In Africa, mobile cash has been going gangbusters for years. The reasons are both structural and cultural, even among those who use a traditional banking institution.

“Besides accessibility, most banked people in urban Kenya prefer mobile money for its convenience and speed,” said Omwansa. “Keep in mind that Internet penetration and use of e-banking and e-commerce is low, so mobile money just fits the bill.”

Simeon Oriko, mobile technologist at m:lab East Africa, a mobile development lab in Kenya, described  the popularity of mobile cash in Africa as a family affair.

“Mobile money for me is a cultural issue,” he said. “It has very little to do with the technology itself. Mobile money channels in Kenya generally flow within family units. Secondly, mobile money offered a way for the unbanked to bank their money in a way that's personal and that fits right within their lifestyle.”

Ben Lyon is the co-founder of Kopo Kopo, a Nairobi-based company that helps businesses accept mobile-based payments from its users. He explained why mobile money has been so popular and successful in Africa, especially in East Africa where the industry dominates.

“It has been so successful in these markets because it leapfrogged the payment card industry,” he said, “which requires expensive ATM and Point of Sale (POS) networks to function. ATMs and POS Terminals require regular maintenance and, with ATMs, regular liquidity balancing.  By leveraging third party retail outlets and making the phone the primary means of exchange, mobile money bypassed the need to distribute ATMs and POS Terminals. The reverse is true in the US: mobile money isn't leapfrogging the payment card industry, it's augmenting it.”

One of the reasons that mobile cash has yet to catch on in the US, aside from the (sometimes too-open) access to credit and to banking services, is the complexity. M-Pesa and its competitors have to make their services as responsive and simple as possible to accommodate a wide spectrum of user needs, education levels and technology types. But here in the US, mobile cash comes in a bewildering variety of types, none of which have much common ground.

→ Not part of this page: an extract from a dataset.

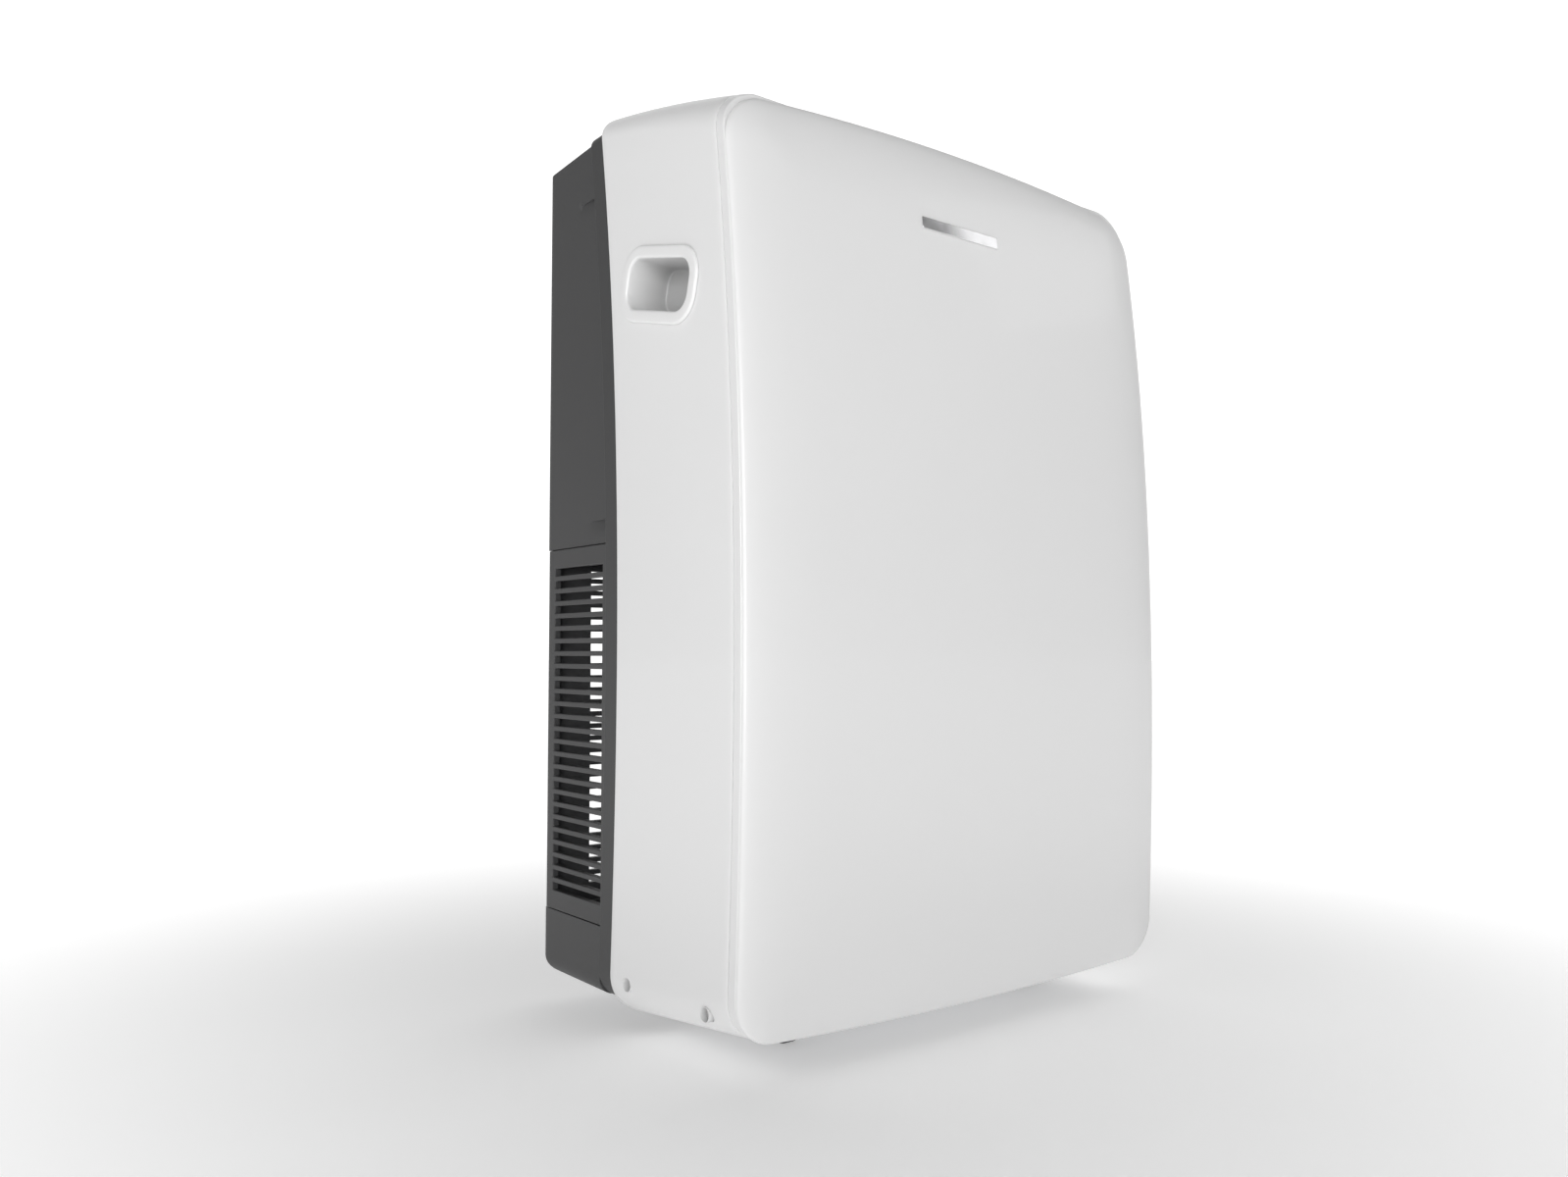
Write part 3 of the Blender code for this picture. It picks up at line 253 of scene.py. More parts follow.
CHROME = metal("bright_plate", (0.76, 0.76, 0.77), (0.84, 0.84, 0.85), 0.12, 0.02, depth=0.000002)
STEEL = metal("zinc_steel", (0.46, 0.47, 0.49), (0.64, 0.65, 0.67), 0.34, 0.004, (1, 1, 6))
COPPER = metal("copper_tube", (0.52, 0.22, 0.12), (0.80, 0.42, 0.26), 0.30, 0.012)
FIN = metal("coil_fin", (0.62, 0.64, 0.66), (0.78, 0.80, 0.82), 0.38, 0.006, (1, 1, 0.2))
SHEET = spangle()
ENAMEL = plastic("black_enamel", (0.018, 0.018, 0.020), 0.30, 0.0022, 0.00004, 0.20, 0.4)
RUBBER = plastic("black_rubber", (0.022, 0.022, 0.022), 0.78, 0.0009, 0.00006, 0.20)
print("metals, enamel and rubber ready")

# %% [markdown]
# ## Circuit board and filter cloth
# The board is green lacquer with copper tracks under it, drawn as a coarse brick pattern. The
# filter is an open weave of black nylon: two stripe waves crossed, with the holes cut by alpha.

# %% Board and weave
def board():
    made = Finish("circuit_board", coat_weight=0.3)
    values = {"Vector": made.metres, "Scale": 160.0, "Mortar Size": 0.06}
    tracks = made.node("ShaderNodeTexBrick", None, values, "Fac")
    made.set("Base Color", made.blend(tracks, (0.012, 0.11, 0.045), (0.05, 0.24, 0.10)))
    made.set("Roughness", 0.42 - 0.15 * tracks)
    made.bump(tracks, 0.00005)
    return made.material


def weave(pitch=0.0022):
    made = Finish("filter_weave", roughness=0.7)
    threads = []
    for letter in ("X", "Z"):
        turns = made.axis(letter) * (2 * math.pi / pitch)
        swing = made.node("ShaderNodeMath", {"operation": "SINE"}, {0: turns})
        threads.append(swing > 0.0)
    hole = threads[0] * threads[1]
    made.set("Base Color", made.blend(made.noise(0.01), (0.018, 0.018, 0.020), (0.035, 0.035, 0.038)))
    made.set("Alpha", 1 - hole)
    return made.material


BOARD, WEAVE = board(), weave()
print("board and weave ready")

# %% [markdown]
# ## Floor and light
# A white product on white needs light from several sides but not evenly: the front has to fall off
# from left to right, or its bow disappears. One big softbox shines along the corner between side
# and front, so both faces take the same light and the rounding between them takes the most. It has
# a grid that narrows its beam, or the floor right under it would throw light up at the case. A
# second, faint one is there only to be mirrored by the right half of the badge. The sky is dim in
# front and white behind the machine. The floor is a wide round sheet of pale paper. It glows more
# and more away from the machine, so that it melts into the white behind, and stays dimmer close by,
# so that it doesn't light the case from below and reads as a soft shadow. Seen from behind the
# machine, the dim half of the sky is a dark grey band above the floor.

# %% Sky, softboxes and floor
def sky(front=0.16, behind=1.25):
    world = bpy.data.worlds.new("studio_sky")
    bpy.context.scene.world = world
    world.use_nodes = True
    nodes = Nodes(world.node_tree)
    ground = world.node_tree.nodes["Background"]
    ground.inputs["Color"].default_value = (1.0, 1.0, 1.0, 1.0)
    ahead = (math.sin(HEADING), math.cos(HEADING), 0.0)
    place = nodes.node("ShaderNodeTexCoord", output="Generated")
    along = nodes.node("ShaderNodeVectorMath", {"operation": "DOT_PRODUCT"}, {0: place, 1: ahead}, "Value")
    span = {"Value": along, "From Min": 0.50, "From Max": 0.74, "To Min": front, "To Max": behind}
    nodes.feed(ground.inputs["Strength"], nodes.node("ShaderNodeMapRange", None, span))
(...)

Google Wallet is a near-field communication tool, which allows a mobile phone owner to make a payment by tapping or waving it “near” the pay-point or cash register of a store. That’s great, if your retailer of choice has an NFC reader. Such readers are becoming more common, but by no means ubiquitous. It also requires a credit card. Mastercard’s PayPass requires, well, a Mastercard. Zong charges purchases to your mobile carrier. Square uses a dongle to swipe credit card numbers, but does not pay out.

There is, in essence, too much complexity and too little utility for mobile money here in the US. There is no shared platform for payments and most of the current offerings are merely wrappers for credit cards. And, most importantly of all, in the Western world, mobile cash is, depending on whether you’re an entrepreneur, a financial institution or a user, an opportunity, a potential for growth or a convenience. It is not the solution to a problem.